Darüberhinaus rechnet Meadows, wie erwähnt, manchmal mit fixen Koeffizienten als seien sie variabel (116, 122). Dass ferner Investitionen in umweltfreundliche Technologien zu einer weiteren Umweltverschmutzung und beschleunigtem Wachstum führen sollten, scheint den Sussex-Leuten absurd (110). Sie betonen, dass "gerade eines der wesentlichsten Merkmale des realen Verhaltens der Weltwirtschaft“ das anpassungsfähige, flexible Reagieren auf sich wandelnde Umstände ausmacht (112). Dabei kommt allerdings soviel Politik ins Spiel, dass P. A. Julien und Christopher Freeman zu dem erstaunlichen Schluss gelangen: "Man kann wahrscheinlich in bezug auf ein politisches Modell viel überzeugender für eine pessimistische Einstellung argumentieren, als man es auf der vom MIT gewählten Basis des physischen Kapitals kann“ (115).

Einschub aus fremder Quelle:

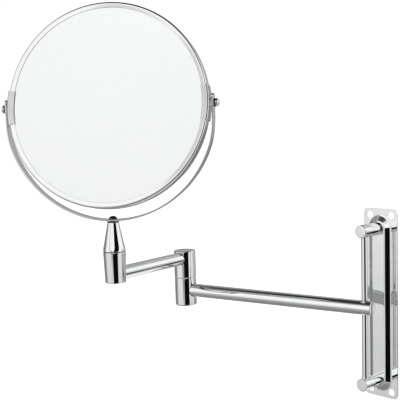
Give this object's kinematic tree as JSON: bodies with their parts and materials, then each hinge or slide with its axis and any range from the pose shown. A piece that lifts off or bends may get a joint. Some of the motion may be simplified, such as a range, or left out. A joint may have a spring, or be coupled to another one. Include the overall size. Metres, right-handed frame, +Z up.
{
  "type": "extendable shaving mirror",
  "caption": "Wall-mounted shaving mirror: a sliding, folding two-part arm carries a round two-sided mirror that turns and flips in a half-round yoke.",
  "frame": {"origin": "centre of the wall plate's four screw holes, on the wall plane at the plate's back", "axes": "+Z up, +Y into the wall, -Y out into the room towards the user, +X to the right as the user faces the wall"},
  "size_m": [0.2985, 0.2476, 0.3944],
  "materials": {
    "chrome": "polished chrome plate",
    "satin_chrome": "satin chrome plate",
    "dark_chrome": "polished black nickel plate",
    "steel": "plain zinc-plated steel",
    "nylon": "natural moulded nylon",
    "black_washer": "black moulded nylon",
    "silvered_glass": "silvered float glass",
    "core_board": "pressed fibre board"
  },
  "bodies": {
    "base": {"wall_plate": "chrome", "top_post": "chrome", "bottom_post": "chrome", "rail": "chrome", "top_post_screw": "steel", "bottom_post_screw": "steel", "top_lock_washer": "steel", "bottom_lock_washer": "steel"},
    "slider": {"rail_sleeve": "nylon"},
    "inner_arm": {"inner_arm_tube": "chrome", "inner_arm_plug": "chrome", "friction_pad": "nylon", "friction_spring": "steel", "spring_stop": "steel", "elbow_lower_barrel": "chrome", "elbow_pin": "steel", "elbow_washer": "nylon", "elbow_wave_washer": "steel", "elbow_nut": "steel"},
    "outer_arm": {"elbow_upper_barrel": "chrome", "elbow_cap": "chrome", "outer_arm_tube": "chrome", "post_socket": "chrome", "post_bottom_cap": "chrome"},
    "head": {"post_cone": "chrome", "swivel_spindle": "steel", "swivel_washer": "black_washer", "swivel_clip": "steel", "yoke_washer": "black_washer", "yoke": "chrome", "yoke_screw": "dark_chrome"},
    "mirror": {"rim": "chrome", "plain_glass": "silvered_glass", "magnifying_glass": "silvered_glass", "core_disc": "core_board", "left_clip": "satin_chrome", "right_clip": "satin_chrome", "left_pivot_screw": "chrome", "right_pivot_screw": "chrome", "left_head_washer": "black_washer", "right_head_washer": "black_washer", "left_spacer": "nylon", "right_spacer": "nylon"}
  },
  "joints": [
    {"name": "height_slide", "type": "slide", "parent": "base", "child": "slider", "axis": [0, 0, 1], "range_m": [-0.0617, 0.0603]},
    {"name": "wall_swing", "type": "hinge", "parent": "slider", "child": "inner_arm", "pos_m": [0, -0.0272, 0], "axis": [0, 0, 1], "range_deg": [-13, 167]},
    {"name": "elbow", "type": "hinge", "parent": "inner_arm", "child": "outer_arm", "pos_m": [-0.20286, -0.07404, 0], "axis": [0, 0, 1], "range_deg": [-239.7, 70.3]},
    {"name": "head_swivel", "type": "hinge", "parent": "outer_arm", "child": "head", "pos_m": [-0.18846, -0.18057, 0], "axis": [0, 0, 1], "continuous": true},
    {"name": "mirror_tilt", "type": "hinge", "parent": "head", "child": "mirror", "pos_m": [-0.18846, -0.18057, 0.2007], "axis": [0.8161, 0.5779, 0], "continuous": true}
  ]
}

Cooper stöhnt gar angesichts der vielen logischen Ungereimtheiten im Kapitalsektor des MIT-Modells, man möchte deshalb "fast die ganze Untersuchung aufgeben. Wir müssen uns mit völlig widersprüchlichen Hypothesen in bezug auf die Produktionsfunktion auseinandersetzen, und die Entscheidung zwischen ihnen ist so gut wie unmöglich" (122).

 

4.) Bezüglich Umweltverschmutzung ist festzuhalten - wie z. T. bereits angeführt -:

·        dass die Absorbierungszeit nicht unbedingt mit steigendem Verschmutzungsgrad steigen muss (Marstrand und Sinclair, 128-130),

·        dass das Zahlenmaterial überhaupt völlig ungenügend ist (127ff) und

·        dass deshalb auch weder globale Verallgemeinerungen (130, 134, 139f) noch die Annahme stets gleicher Art und Zusammensetzung der Umweltverschmutzung (131f) zulässig sind.

Infolgedessen kann von bestimmten Grenz- und Durchschnittswerten bezüglich Absorbierungszeit und Verzögerung zwischen Entstehung und Absorbierung nicht die Rede sein. Auch die Zusammenhänge über Landwirtschafts- sowie Industrieproduktion und Umweltverschmutzung bleiben fragwürdig (134-136, 139); letztere könnten ja mit wachsender Produktion zurückgehen. Und überdies werden "die zur Kontrolle der Umweltverschmutzung erforderlichen technologischen Mittel" weder das Kapitalwachstum noch die Umweltverschmutzung steigern (138f).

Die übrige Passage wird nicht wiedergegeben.